Signs of Impending Foaling

  • The signs include development of the udder, swelling in front of the udder, slackening of the pelvic ligaments resulting in hollowing and softening of the quarters, lengthening and relaxation of the vulva, changes in temperament and the production of wax on the teats. The “waxing-up” of the mare is one of the last signs to occur.
  • During the last month of pregnancy, the udder produces the first milk, colostrum, this is rich in antibodies that protect the foal from infection.

The three stages of labour

  • The first stage is when the foal is getting into the correct position to be born, this may take several hours. During this time the mare may become restless, sweat, look at her flanks and get up and down.
  • The second stage of labour begins with the passing and breaking of the water bag and involves the forceful uterine and abdominal contractions required to give birth to the foal, typically the mare will be lying on her side. Nearly all foals are born in a diving type posture, so the first thing you will see is a pair of feet. The soles of the feet should face downwards, if they do not you are going to need veterinary assistance. Typical in a normal presentation one foot will be further ahead of the other, it may be a good idea to try and pull them both out to the same position, as this will stop the elbow of the leg that is further back from catching at the pelvis. Next the muzzle will follow. If the mare seems to be making little progress it is a good idea to apply a bit of traction to the legs. Grip the fetlocks and hold firmly between the abdominal contractions, this will stop the foal going back in as the contractions relax.
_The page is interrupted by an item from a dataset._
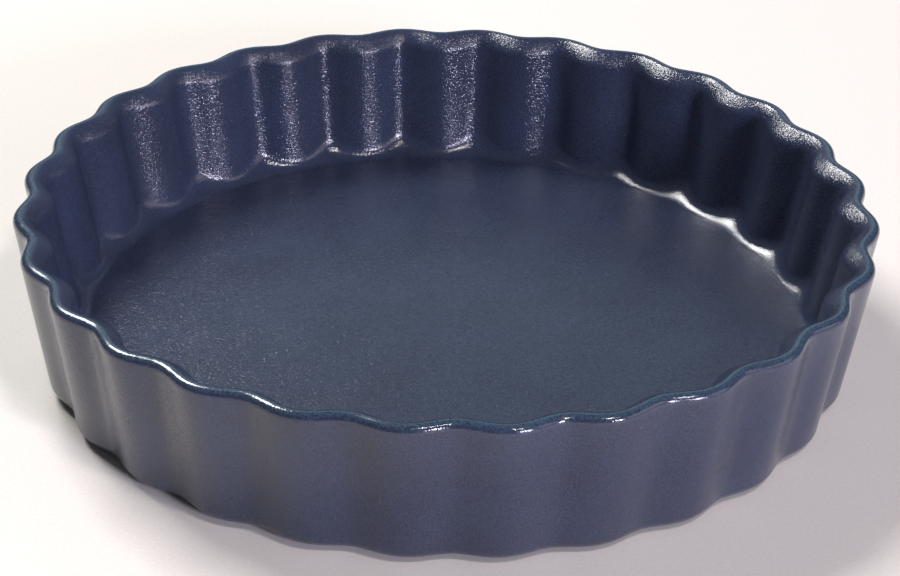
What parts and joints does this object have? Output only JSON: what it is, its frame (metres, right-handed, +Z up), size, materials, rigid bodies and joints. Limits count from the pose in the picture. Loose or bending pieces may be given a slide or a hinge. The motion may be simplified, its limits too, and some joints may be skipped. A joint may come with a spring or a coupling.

If more forceful traction is required pull back and down towards the mare’s fetlocks. Once the foal’s head has been passed it may be necessary to clean any membranes from the nostrils. The average length of the second stage is 17 minutes, if after this length of time when forceful expulsive efforts have been made and the foal has not been produced veterinary assistance should be sought.
  • The third stage of labour involves the passing of the placenta. Once the mare stands after foaling the placenta should be knotted at the level of the hocks to prevent the mare from standing on it. The placenta is usually passed within one hour, if it is not passed within three hours veterinary assistance will be required. The placenta should be kept for your vet to examine.

The new-born

  • Once the foal has been born, if all is well, the mare will usually lie quietly on her side or sit on her chest for a few minutes. During this time the foal’s hind legs will probably still be in the birth canal and the foal’s umbilicus will still be attached to the placenta. The umbilicus will break at a natural weak point when the mare stands; it should not be cut and only clamped if there is excessive bleeding from the umbilical stump. Once the cord has broken it should be liberally sprayed with antibiotic spray. After a few minutes the foal can be pulled, on its back by the front legs, under the mare’s nose for her to lick. It is essential that the mare-foal bond be firmly established in the first few hours after foaling.
  • Foals generally stand within the first 30 to 60 minutes. The first suckle is usually observed within 2 hours. The foal may need gentle steering in the direction of the udder. Some mares may need to be restrained to allow the foal to suckle for the first time. If the foal does not suckle within 4 hours veterinary advice should be sought, the best time for absorption of colostrum is in the first 12 hours. The best time for a veterinary surgeon to check that the mare and foal are healthy is between 12 and 18 hours after foaling.